Kj, fiat money is one of those things that theoretically doesn't work at all, but in practice works surprisingly well; gold is the other way round.

As to market interest rates, taking RM's caveat into account, there's nothing to stop there being 'market' interest rates with a central bank, they are something like CPI inflation plus 1% or 2%, job done. Deliberately having them 4% below inflation is quite clearly wrong.

Anonymous said...

Looks like I need to make a post on why gold doesn't even work in theory... ;)

Lola said...

MW/ Fraggle.

Yes, well. Gold does 'work' but it works by backing a 'fiat' currency. Or competing currencies work. What I don't think works is nationalised currency. You just can't trust central bankers and politicians.

From about 1750 to about 1820 England had lots of different 'monies', usually backed by various substantial enterprises - Bolton and Watt for example. These concerns all issued tokens made mostly of copper and silver which did not necessarily have the intrinsic value of their face value. It worked really quite well, and dealt with the failure of the Royal Mint to provide enough small change.

Now I admit that todays demand deposit accounts muddy the waters, but the same rules apply - as long as banks are prevented from collective balance sheet expansion madness fostered by an irresponsible central banks and government and rules on who owns money deposited.

Derek said...

Lola,

It's all a question of trust in the end.
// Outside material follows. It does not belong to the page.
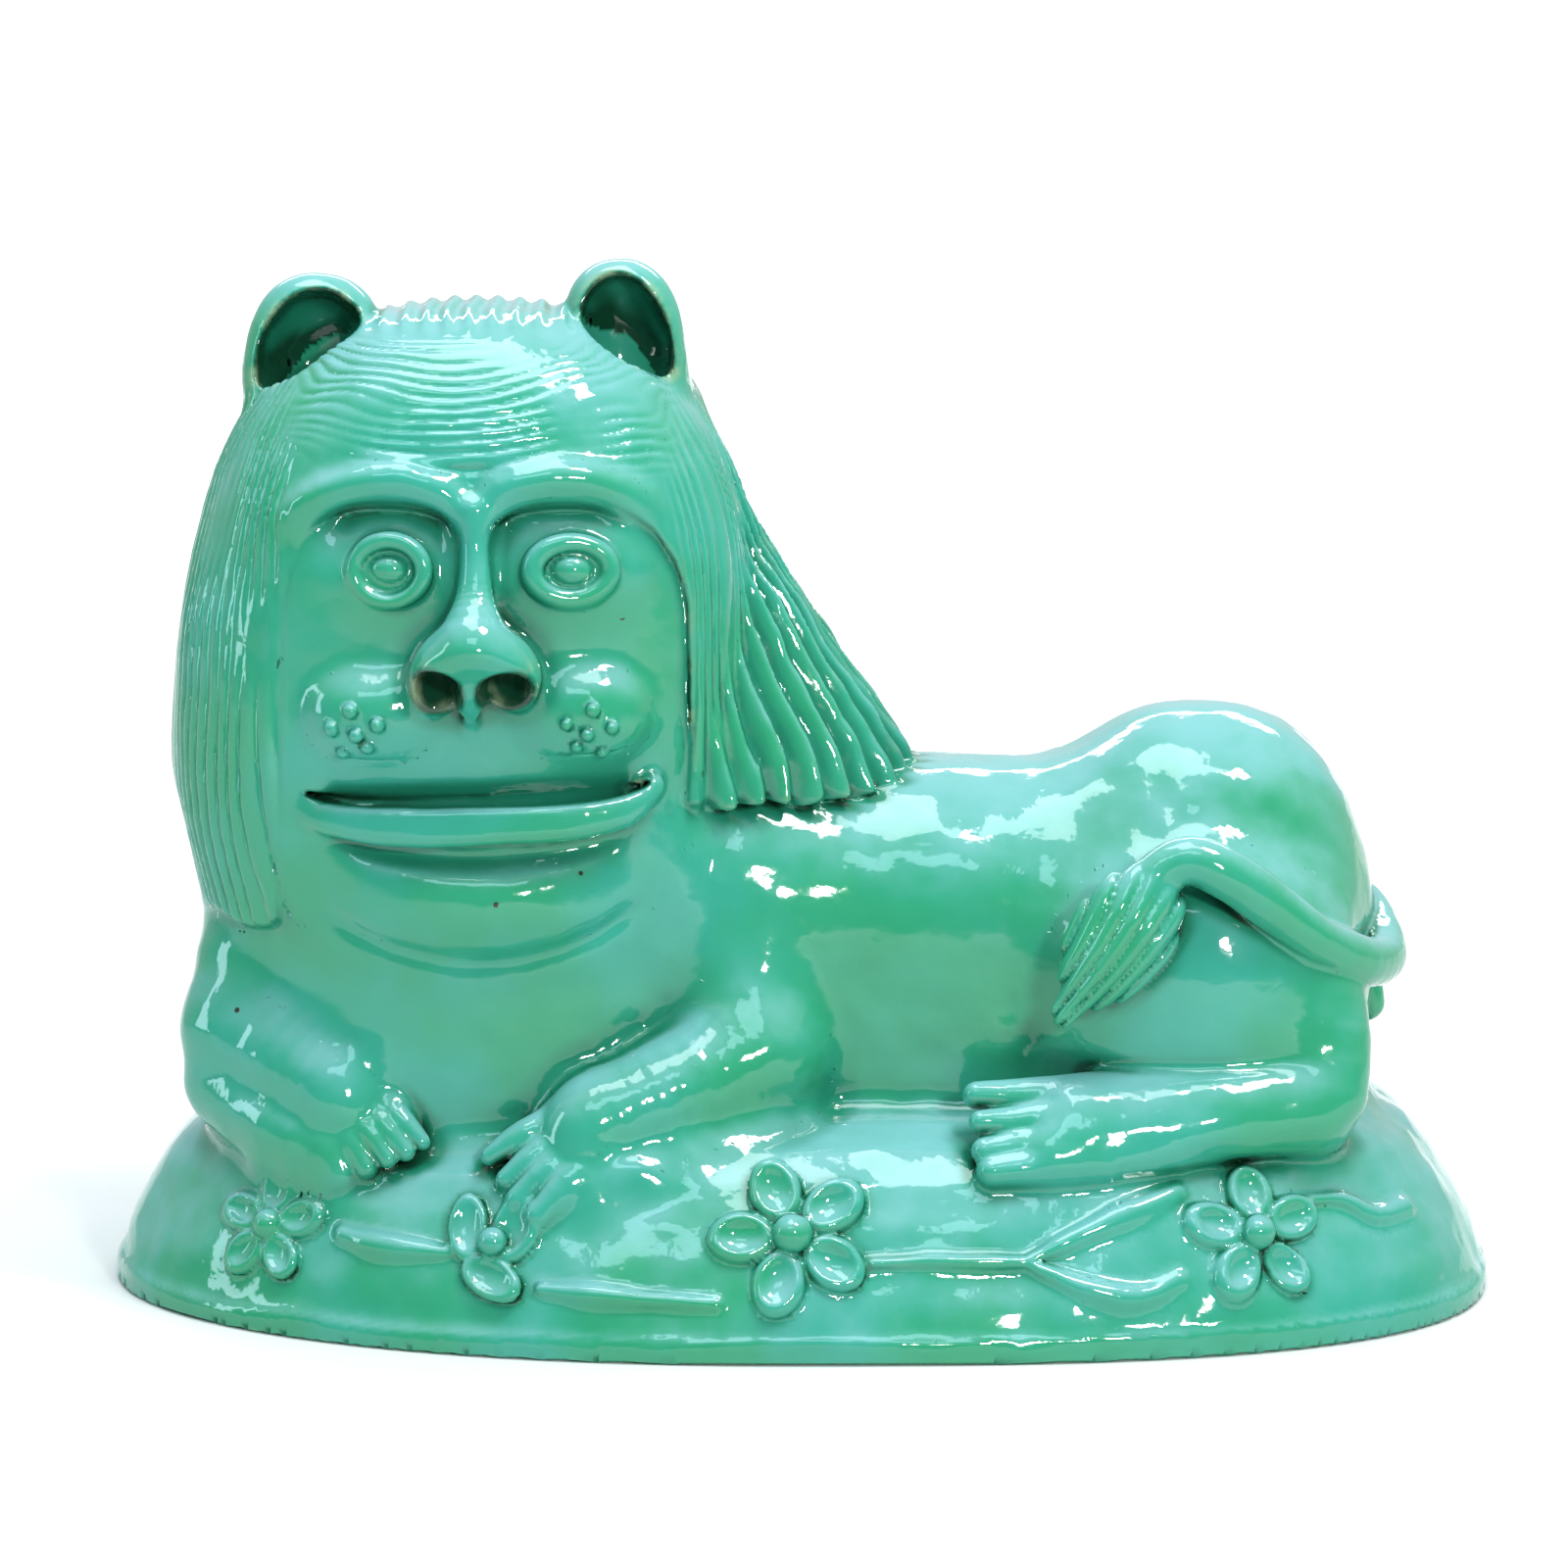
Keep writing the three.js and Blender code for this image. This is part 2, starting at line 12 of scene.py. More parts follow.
import bpy
import numpy as np
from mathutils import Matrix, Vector


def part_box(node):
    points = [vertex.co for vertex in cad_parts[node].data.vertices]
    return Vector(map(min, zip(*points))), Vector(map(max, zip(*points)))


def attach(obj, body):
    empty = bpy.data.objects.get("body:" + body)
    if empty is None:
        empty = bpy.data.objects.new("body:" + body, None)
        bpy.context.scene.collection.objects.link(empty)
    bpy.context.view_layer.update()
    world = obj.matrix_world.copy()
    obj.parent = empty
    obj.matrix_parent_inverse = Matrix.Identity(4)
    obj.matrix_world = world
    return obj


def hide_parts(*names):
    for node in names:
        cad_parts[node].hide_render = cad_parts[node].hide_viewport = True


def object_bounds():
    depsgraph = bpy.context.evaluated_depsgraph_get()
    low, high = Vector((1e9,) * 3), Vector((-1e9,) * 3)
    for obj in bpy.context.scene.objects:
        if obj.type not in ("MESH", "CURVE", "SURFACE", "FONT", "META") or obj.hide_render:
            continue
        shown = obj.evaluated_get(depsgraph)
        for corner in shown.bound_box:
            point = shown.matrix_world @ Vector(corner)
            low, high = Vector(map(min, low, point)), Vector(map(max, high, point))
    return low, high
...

Did the punters trust Bolton and Watt to redeem their tokens? Would they trust the government to pay out in the gold that the gold-backed currency is supposedly backed with? Are the gold coins that I want to pay you with, unclipped and 22K as I promise, or not?

Basically if I trust the Issuing Party to make good on the extrinisic value, it doesn't matter what the intrinsic value of the monetary tokens is: I will accept them. And if I don't trust the IP I won't accept them.

So yes, it's a nice fall back if the tokens are valuable in their own right but if the economy is in such a bad way that I would want to make use of that property, I'd far rather that the token was backed by something really valuable like good quality farmland.